Serve the veggies in long-stem desert dishes. The ones my friend used were thick glass, so pretty durable, but I’ll bet you could find some plastic ones. Anytime my friend served something new to her toddlers, she put it in them and the kids always tried it.
We have a similar grandma situation. I accept it by using it to make the point that different people eat different kinds of things, but what other people eat in their houses doesn’t affect what we eat in our house.
The best thing I have found is to:
The personal irony here is that I’m not an intuitive cook, and it took me years to master the skill of having all the food finished at the same time. Oh well.
Cheese and veggies quesadillas also worked for me for getting some green stuff in her, I started with extremely small amounts of finely chopped vegetables – much less than you’d use to make a quesadilla for an adult – with plenty of cheese, and gradually upped the vegetable content.
I second/third etc the suggestion about dips. Mushed peas can also BE a dip.
You’re probably already doing this, but just a mention of trying different temperatures and textures. My daughter likes her green beans almost raw, but broccoli steamed until it’s almost falling apart.
This is not my parenting style at all, but some women in my neighborhood moms group have raved about it. I’m all for trying anything once if you feel you’re in dire straights:
Oh, I thought you were going to link to this plate. We had the girl and boy versions. Lots of fun!
How about not worrying about whether she eats veggies? If she’ll eat a kiddie multivitamin, she’ll get her vitamins. She can learn to like veggies later - and probably not that much later, given that she steals them off your plate occasionally.
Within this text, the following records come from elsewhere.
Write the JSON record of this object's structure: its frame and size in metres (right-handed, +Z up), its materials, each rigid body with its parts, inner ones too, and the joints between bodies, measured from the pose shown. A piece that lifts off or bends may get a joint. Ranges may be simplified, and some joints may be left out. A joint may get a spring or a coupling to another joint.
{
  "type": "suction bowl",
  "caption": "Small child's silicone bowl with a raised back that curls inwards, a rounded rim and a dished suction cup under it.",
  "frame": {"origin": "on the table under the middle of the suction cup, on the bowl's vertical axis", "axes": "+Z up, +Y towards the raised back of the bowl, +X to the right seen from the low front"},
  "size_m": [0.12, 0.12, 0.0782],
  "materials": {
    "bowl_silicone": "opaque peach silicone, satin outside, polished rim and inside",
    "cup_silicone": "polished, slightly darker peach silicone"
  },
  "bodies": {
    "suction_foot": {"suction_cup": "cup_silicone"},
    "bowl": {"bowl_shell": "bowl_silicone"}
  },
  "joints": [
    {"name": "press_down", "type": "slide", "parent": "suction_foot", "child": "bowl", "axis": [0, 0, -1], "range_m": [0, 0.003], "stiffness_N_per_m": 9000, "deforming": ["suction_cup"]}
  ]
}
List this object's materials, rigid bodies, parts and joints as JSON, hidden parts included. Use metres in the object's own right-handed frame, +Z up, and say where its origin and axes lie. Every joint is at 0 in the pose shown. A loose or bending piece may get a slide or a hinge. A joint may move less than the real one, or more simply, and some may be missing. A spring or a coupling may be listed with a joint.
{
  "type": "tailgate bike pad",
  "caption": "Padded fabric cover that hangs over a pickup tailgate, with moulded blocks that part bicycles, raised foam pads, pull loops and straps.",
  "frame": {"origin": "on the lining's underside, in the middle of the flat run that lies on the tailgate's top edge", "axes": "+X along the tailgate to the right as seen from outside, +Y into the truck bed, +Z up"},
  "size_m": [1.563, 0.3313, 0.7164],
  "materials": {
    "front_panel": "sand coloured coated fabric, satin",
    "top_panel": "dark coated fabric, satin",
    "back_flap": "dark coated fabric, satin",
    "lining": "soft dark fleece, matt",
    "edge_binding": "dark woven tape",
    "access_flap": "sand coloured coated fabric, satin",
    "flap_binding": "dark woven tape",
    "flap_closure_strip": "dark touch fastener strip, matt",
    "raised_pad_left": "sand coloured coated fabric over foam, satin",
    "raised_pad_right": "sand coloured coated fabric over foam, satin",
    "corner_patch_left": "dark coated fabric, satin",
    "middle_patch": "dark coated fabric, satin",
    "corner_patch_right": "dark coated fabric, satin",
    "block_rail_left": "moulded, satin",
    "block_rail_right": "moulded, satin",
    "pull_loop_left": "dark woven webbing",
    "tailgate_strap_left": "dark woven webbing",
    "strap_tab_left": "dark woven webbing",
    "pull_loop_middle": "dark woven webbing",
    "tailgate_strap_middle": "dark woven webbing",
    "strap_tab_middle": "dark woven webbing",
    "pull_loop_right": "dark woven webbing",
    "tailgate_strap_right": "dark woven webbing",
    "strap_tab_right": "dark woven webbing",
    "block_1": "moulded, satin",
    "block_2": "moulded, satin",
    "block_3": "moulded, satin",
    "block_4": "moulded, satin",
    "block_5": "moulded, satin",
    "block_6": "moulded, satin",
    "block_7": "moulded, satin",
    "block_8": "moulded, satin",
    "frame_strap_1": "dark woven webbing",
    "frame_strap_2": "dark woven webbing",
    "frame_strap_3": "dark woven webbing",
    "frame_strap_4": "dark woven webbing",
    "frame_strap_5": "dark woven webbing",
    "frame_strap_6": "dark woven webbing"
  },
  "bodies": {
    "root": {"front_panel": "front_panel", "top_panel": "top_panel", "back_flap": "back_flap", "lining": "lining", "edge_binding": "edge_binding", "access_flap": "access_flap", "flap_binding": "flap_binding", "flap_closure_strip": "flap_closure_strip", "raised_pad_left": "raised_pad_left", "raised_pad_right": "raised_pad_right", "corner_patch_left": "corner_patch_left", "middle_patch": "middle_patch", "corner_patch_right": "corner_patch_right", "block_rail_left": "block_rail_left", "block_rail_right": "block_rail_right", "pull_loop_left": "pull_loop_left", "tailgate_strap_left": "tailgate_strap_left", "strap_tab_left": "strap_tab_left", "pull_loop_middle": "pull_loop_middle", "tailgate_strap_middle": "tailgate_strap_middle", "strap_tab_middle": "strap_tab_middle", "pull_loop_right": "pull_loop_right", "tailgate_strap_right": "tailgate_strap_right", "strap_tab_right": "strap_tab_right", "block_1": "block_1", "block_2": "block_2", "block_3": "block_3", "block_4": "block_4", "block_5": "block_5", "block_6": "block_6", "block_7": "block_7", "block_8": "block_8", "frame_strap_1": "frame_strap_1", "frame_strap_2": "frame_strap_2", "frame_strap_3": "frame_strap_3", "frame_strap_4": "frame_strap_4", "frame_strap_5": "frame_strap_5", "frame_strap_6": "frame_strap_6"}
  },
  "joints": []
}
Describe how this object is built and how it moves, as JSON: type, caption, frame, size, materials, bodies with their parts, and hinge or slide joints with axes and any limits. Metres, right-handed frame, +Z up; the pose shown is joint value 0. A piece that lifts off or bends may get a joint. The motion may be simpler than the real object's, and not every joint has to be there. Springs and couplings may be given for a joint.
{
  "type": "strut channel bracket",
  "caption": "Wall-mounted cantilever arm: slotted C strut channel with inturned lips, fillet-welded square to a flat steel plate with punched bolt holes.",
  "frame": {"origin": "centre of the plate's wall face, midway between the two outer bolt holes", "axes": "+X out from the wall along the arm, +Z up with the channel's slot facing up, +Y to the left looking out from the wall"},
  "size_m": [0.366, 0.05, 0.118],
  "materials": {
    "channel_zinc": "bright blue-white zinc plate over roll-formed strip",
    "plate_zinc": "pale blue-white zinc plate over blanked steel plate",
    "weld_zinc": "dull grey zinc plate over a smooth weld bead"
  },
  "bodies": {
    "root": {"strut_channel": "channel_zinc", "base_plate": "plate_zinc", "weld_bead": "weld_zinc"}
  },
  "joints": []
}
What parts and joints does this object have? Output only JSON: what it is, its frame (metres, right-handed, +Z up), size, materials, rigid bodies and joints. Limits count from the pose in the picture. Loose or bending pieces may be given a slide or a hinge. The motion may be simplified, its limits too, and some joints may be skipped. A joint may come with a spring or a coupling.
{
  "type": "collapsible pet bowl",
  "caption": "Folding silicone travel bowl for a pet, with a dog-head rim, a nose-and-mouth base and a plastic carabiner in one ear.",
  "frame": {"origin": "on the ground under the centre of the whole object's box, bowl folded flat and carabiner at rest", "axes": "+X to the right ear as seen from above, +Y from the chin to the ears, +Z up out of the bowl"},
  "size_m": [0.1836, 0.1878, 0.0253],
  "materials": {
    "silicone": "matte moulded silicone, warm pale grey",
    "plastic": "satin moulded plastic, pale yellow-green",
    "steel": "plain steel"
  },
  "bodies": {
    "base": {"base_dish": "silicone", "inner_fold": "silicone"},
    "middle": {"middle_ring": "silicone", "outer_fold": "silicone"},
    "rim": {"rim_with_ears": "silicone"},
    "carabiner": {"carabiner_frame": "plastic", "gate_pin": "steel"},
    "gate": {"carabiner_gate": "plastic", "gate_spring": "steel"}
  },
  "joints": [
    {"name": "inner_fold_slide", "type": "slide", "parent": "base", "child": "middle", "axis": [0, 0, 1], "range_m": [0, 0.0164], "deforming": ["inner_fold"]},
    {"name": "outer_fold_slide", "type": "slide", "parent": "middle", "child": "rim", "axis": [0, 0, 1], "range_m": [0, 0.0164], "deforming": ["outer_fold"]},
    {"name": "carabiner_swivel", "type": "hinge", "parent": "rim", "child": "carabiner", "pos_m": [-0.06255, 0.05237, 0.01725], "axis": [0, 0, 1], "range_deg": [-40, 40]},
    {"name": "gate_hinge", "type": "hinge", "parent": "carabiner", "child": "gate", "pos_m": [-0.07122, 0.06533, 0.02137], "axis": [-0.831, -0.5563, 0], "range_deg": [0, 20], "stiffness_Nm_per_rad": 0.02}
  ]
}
My kid sister basically didn’t eat vegetables until she was in her mid-teens. Now she’s in her mid-fifties, and if it had any consequences, we sure haven’t noticed any. The Firebug, who will turn eight this summer, eats a wide variety of fruits, but the only veggie he’ll eat is carrots. But he’s the healthiest kid around.
You’ll have plenty of other battles to fight as a parent. You can skip this one if you choose, and that would be my recommendation.